Third, to all of us: Jesus ends this passage by returning to the beginning. He said in verse 7: “Do not heap up empty phrases.” But then He gave us simple, deep words. Why? Because prayer is not about the number of words. It is about the trust of the heart.

On this Rogate Sunday, here is your challenge: This week, every time you say the Lord’s Prayer (and I hope you say it daily), pause on the word “Father.” Remember a moment you felt truly safe—maybe in your mother’s kitchen, maybe in a quiet room. That safety? It is a shadow of God’s presence.

Then ask. Ask for bread. Ask for forgiveness. Ask for deliverance. Not because God is far, but because He is near. Not because He needs your words, but because you need His ear.

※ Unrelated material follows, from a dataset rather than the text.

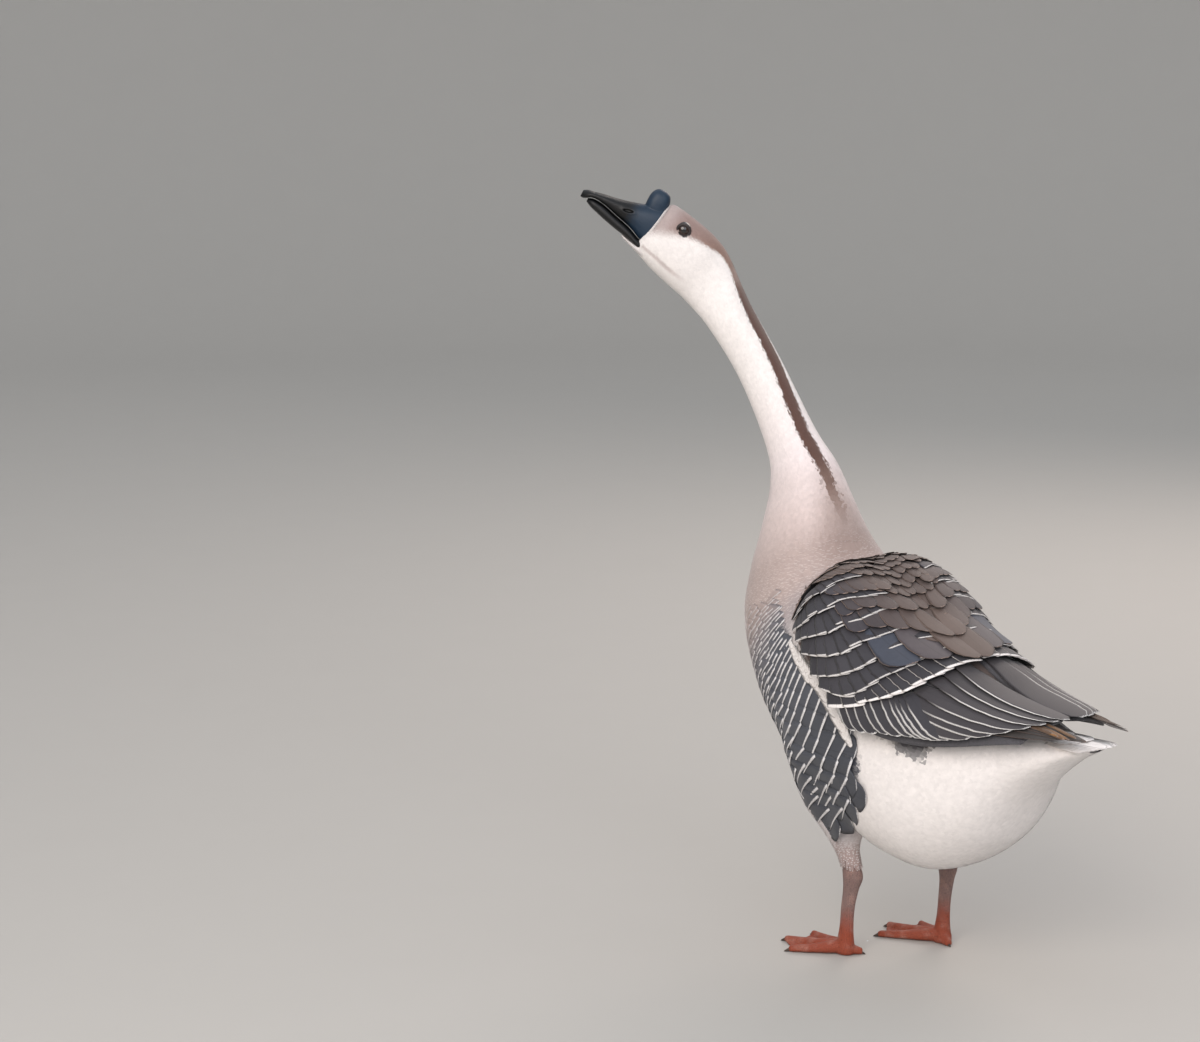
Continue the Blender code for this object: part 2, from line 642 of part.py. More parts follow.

Conclusion: The Door Is Open

Jesus said, “Go into your room and shut the door.” But here is the secret: when you shut that door, you are not shutting the world out to be alone. You are shutting the world out to be with your Father. And He is already there. He has been waiting. His ear is tilted toward your whisper. His hand is already reaching for the daily bread you haven’t even asked for yet.

So today, on Rogate Sunday, do what the word says: Ask. On Mother’s Day, do what children do: Trust. And in all things, pray like the loved child of a loving God.

“Our Father in heaven, hallowed be your name… For yours is the kingdom and the power and the glory, forever. Amen.”

The peace of God, which passes all understanding, keep your hearts and minds in Christ Jesus. Amen.